The youngest wanders off, following two small trolls, and meets the giant troll Totoro, who carries her away on many adventures. Her older sister also sees the creature, eventually, and the things that happen are quite wonderful.

Yet at the heart of the story is the terror of parents' lives: The child who wanders off and can't be found. There are stories that My Neighbor Totoro is based on a real incident in which a child was lost and died, and her older sister, who went in search of her, also ended up dead.

Certainly that kind of story is flirted with when people who are searching for the missing youngest daughter find one sandal floating in a pond, and spend hours probing for the body.

And some commentators say that the movie really shows that both girls are dead and don't realize it or some such thing.

I think these commentators are living in Paul-is-dead Land. My Neighbor Totoro's story is clear, and the girls are very much alive, and the ending is happy. Yet the fear of death and loss is openly and obviously the foundation of the story, without reading anything "hidden" into it.

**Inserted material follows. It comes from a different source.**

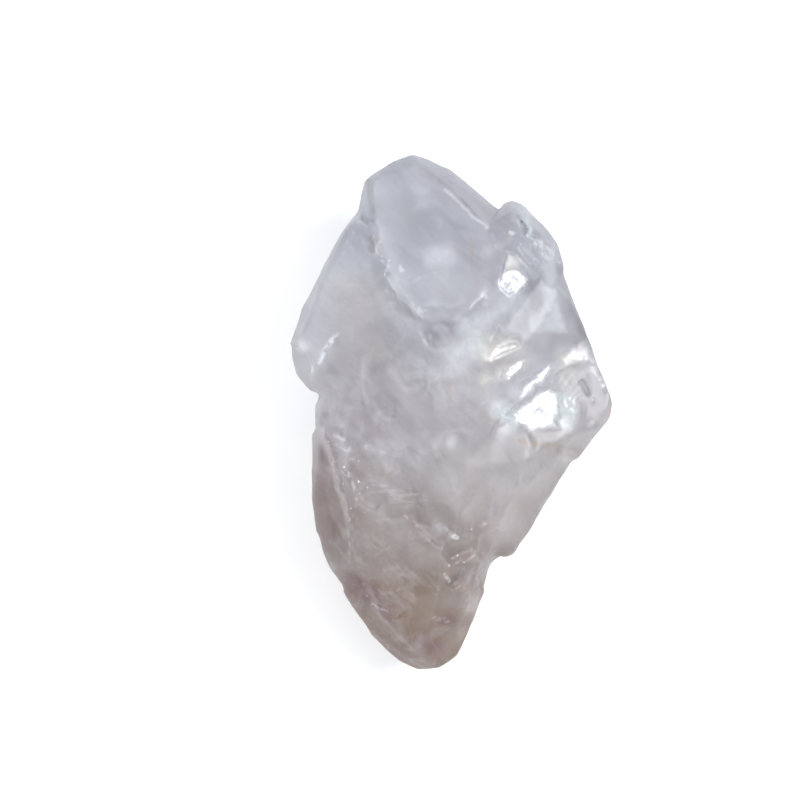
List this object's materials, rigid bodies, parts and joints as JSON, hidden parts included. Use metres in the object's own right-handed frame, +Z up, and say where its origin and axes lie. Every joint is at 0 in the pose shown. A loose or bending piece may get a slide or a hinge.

Whether Miyazaki was working with the real-life tragedy as the underpinning of his story or not, My Neighbor Totoro is at once a magical story of childlike wonder and the story of how a loving family can be torn apart by the dread of death -- of the mother, and then of the child.

It has recently been released in a two-disk set for less than twenty bucks. You could do a lot worse this Christmas vacation than watch this wonderful story with your children.

Even small children. Because they aren't half so scared of death as their parents are. And everything really does come out OK.